E' stato definitivamente confermato, in sede di legittimità, il licenziamento disciplinare per giusta causa che una Fondazione aveva comminato al proprio capo del personale a seguito della contestazione di due episodi disciplinarmente rilevanti.
In una prima occasione, gli era stato contestato di aver dato una "pacca sul sedere" ad una collega mentre, nel secondo episodio, di aver rivolto commenti e apprezzamenti volgari nei confronti di altra dipendente.
La Corte d'appello aveva ritenuto legittimo il provvedimento espulsivo comminato dalla datrice di lavoro: le finalità che avevano mosso l'interessato erano tutt’altro che goliardiche e cameratesche e il suo gesto non poteva essere ricondotto ad una “confidenza fra colleghi”, considerata anche la condizione di profonda mortificazione che poteva aver generato nelle due lavoratrici.

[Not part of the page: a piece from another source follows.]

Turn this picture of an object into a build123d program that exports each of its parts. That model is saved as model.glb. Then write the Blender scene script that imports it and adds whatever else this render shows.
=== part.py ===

Per la Corte territoriale, l’obiettiva offensività della condotta non era in alcun modo da collegare a ciò che il superiore potesse aver detto successivamente all’accaduto, ma andava valutata per la volgarità dei gesti compiuti dallo stesso - anche in relazione al ruolo da questi rivestito - nella prospettiva del datore di lavoro che viene a conoscenza di simili “attenzioni” verbali e fisiche verso le proprie dipendenti, nonché per la contrarietà alle basilari norme della civile convivenza e dell’educazione
I giudici di secondo grado, peraltro, avevano indagato anche l’elemento soggettivo delle condotte addebitate, concludendo per la relativa volontarietà.
Del resto - aveva evidenziato la Corte di merito - i protagonisti degli eventi all’origine del licenziamento non erano camerati volontariamente inclini ad intrattenere uno scherzo “pesante”: da una parte, vi era un capo del personale, anche responsabile della prevenzione e corruzione e della trasparenza, dall'altra, due sottordinate che a costui si rivolgevano dando del lei e con il rispetto dovuto ad un soggetto in posizione di superiorità gerarchica.
L'offensività delle condotte contestate era eclatante: una mano sul fondoschiena o l’invito a mostrare il “sedere giovanile” non potevano certo considerarsi “rispettosi” della dignità e della professionalità delle due lavoratrici.
Ne discendeva la rilevanza ai fini disciplinari dei gesti posti in essere che dovevano essere “valutati esclusivamente per il loro obiettivo disvalore sociale”.
Si era trattato di fatti contrari al Codice etico, considerando, a maggior ragione, il ruolo di capo del personale ricoperto (cui compete un obbligo espresso di adoperarsi per il mantenimento di un clima interno rispettoso della dignità e della personalità individuale dei dipendenti/collaboratori), e quello di responsabile della prevenzione e corruzione e responsabile della trasparenza (di garanzia specifica in relazione alla concreta ed effettiva applicazione delle norme e dei principi del Codice etico medesimo).
La Corte di cassazione, con ordinanza n. 27363 del 26 settembre 2023, ha ritenuto corrette, confermandole, le conclusioni cui erano giunti i giudici di gravame, giudicando infondati, per contro, tutti i rilievi sollevati dal lavoratore licenziato.
La condotta contestata, anche se non era stata connotata alla stregua di una molestia, generica o sessuale, era da considerare di sicuro rilievo disciplinare, tale da poter legittimare il licenziamento per giusta causa.